AIM OF THE TASK: In the listing that follows, locate the line containing "The Blender code" and the line containing "return [np.choose(owner, [fields[name][key]". Retype exactly those two lines and every line between them, and nothing more.

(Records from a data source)

====

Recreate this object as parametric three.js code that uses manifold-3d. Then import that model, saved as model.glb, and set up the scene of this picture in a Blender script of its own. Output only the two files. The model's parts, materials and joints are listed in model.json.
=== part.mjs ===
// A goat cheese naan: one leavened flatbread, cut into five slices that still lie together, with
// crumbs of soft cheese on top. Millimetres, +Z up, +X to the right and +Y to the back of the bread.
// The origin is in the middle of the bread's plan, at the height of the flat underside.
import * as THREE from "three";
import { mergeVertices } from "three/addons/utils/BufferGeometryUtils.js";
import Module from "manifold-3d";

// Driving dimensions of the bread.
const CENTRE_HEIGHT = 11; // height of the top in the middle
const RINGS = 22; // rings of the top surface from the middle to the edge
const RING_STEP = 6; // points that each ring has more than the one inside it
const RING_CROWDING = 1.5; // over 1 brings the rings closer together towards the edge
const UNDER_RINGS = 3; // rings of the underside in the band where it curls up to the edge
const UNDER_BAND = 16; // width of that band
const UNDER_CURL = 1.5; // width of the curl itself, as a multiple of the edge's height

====

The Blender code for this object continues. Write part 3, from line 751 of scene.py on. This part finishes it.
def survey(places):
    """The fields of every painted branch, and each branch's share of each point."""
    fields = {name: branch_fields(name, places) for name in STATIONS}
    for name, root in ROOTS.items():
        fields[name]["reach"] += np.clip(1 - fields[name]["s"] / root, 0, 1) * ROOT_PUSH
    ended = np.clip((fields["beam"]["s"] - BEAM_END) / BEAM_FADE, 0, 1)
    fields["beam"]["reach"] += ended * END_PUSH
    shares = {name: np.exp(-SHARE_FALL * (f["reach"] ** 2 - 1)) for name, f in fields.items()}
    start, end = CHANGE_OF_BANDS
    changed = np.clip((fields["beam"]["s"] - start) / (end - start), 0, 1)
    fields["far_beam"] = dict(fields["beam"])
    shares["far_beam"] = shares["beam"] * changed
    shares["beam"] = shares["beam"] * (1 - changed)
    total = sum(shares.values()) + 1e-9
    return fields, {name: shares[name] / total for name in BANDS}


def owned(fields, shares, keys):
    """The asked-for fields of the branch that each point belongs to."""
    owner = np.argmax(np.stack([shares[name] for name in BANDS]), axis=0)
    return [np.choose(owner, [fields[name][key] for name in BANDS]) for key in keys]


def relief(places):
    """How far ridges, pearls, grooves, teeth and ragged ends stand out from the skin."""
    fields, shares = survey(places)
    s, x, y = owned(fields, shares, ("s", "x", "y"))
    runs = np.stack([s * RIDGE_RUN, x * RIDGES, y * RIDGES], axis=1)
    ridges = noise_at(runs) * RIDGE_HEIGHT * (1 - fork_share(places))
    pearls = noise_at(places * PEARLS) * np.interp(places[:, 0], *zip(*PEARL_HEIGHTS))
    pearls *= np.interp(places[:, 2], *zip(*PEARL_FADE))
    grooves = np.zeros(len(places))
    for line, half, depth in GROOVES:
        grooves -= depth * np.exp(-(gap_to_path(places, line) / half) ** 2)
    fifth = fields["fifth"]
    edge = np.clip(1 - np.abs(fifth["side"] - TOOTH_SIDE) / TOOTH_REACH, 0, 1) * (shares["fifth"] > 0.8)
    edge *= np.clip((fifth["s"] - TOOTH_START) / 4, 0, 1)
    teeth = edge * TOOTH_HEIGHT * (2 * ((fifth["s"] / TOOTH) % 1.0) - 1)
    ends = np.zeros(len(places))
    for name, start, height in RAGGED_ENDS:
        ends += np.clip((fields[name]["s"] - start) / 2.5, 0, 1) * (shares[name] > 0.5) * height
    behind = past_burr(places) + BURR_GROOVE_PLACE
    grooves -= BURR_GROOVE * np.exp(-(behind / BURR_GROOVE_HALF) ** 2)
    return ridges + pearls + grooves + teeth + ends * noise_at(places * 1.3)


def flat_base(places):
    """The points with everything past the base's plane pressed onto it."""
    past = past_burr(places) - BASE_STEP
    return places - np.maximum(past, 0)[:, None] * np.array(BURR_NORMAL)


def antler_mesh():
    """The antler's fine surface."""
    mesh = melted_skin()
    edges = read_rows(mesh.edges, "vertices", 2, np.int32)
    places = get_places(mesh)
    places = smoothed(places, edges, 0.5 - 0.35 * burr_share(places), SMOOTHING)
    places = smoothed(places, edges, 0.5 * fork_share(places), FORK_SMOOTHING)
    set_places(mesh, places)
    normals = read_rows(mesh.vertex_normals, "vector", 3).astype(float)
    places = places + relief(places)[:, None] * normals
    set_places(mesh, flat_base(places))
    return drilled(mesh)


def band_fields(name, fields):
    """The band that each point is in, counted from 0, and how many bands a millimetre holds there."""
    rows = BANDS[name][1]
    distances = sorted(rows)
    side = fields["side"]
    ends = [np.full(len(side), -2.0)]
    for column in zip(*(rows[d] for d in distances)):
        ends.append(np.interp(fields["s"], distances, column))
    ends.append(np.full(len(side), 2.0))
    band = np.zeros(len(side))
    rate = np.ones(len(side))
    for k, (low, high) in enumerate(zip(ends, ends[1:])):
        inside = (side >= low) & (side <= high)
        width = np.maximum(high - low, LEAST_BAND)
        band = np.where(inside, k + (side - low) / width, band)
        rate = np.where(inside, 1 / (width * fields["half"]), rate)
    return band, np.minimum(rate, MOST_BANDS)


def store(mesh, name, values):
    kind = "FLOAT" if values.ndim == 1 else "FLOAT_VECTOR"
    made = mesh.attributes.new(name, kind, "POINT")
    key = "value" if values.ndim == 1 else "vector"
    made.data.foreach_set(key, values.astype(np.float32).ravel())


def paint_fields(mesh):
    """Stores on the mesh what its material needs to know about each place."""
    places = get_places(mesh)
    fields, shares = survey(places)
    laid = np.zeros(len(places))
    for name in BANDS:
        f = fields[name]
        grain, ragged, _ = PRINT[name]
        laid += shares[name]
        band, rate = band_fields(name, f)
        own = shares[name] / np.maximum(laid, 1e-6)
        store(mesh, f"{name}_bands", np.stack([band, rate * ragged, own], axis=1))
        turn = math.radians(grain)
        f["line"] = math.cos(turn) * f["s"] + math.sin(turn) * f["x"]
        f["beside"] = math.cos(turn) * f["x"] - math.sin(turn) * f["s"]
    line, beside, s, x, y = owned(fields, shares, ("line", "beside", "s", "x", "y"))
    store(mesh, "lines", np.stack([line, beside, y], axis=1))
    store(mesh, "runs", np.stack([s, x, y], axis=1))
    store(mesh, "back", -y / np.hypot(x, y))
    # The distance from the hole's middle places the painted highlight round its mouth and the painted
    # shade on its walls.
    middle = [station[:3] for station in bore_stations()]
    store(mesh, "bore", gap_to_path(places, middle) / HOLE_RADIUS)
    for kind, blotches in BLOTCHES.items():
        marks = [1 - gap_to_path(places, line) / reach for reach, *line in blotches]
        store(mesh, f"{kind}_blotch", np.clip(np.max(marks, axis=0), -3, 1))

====

ANSWER TO THIS TASK:
The Blender code for this object continues. Write part 3, from line 751 of scene.py on. This part finishes it.
def survey(places):
    """The fields of every painted branch, and each branch's share of each point."""
    fields = {name: branch_fields(name, places) for name in STATIONS}
    for name, root in ROOTS.items():
        fields[name]["reach"] += np.clip(1 - fields[name]["s"] / root, 0, 1) * ROOT_PUSH
    ended = np.clip((fields["beam"]["s"] - BEAM_END) / BEAM_FADE, 0, 1)
    fields["beam"]["reach"] += ended * END_PUSH
    shares = {name: np.exp(-SHARE_FALL * (f["reach"] ** 2 - 1)) for name, f in fields.items()}
    start, end = CHANGE_OF_BANDS
    changed = np.clip((fields["beam"]["s"] - start) / (end - start), 0, 1)
    fields["far_beam"] = dict(fields["beam"])
    shares["far_beam"] = shares["beam"] * changed
    shares["beam"] = shares["beam"] * (1 - changed)
    total = sum(shares.values()) + 1e-9
    return fields, {name: shares[name] / total for name in BANDS}


def owned(fields, shares, keys):
    """The asked-for fields of the branch that each point belongs to."""
    owner = np.argmax(np.stack([shares[name] for name in BANDS]), axis=0)
    return [np.choose(owner, [fields[name][key] for name in BANDS]) for key in keys]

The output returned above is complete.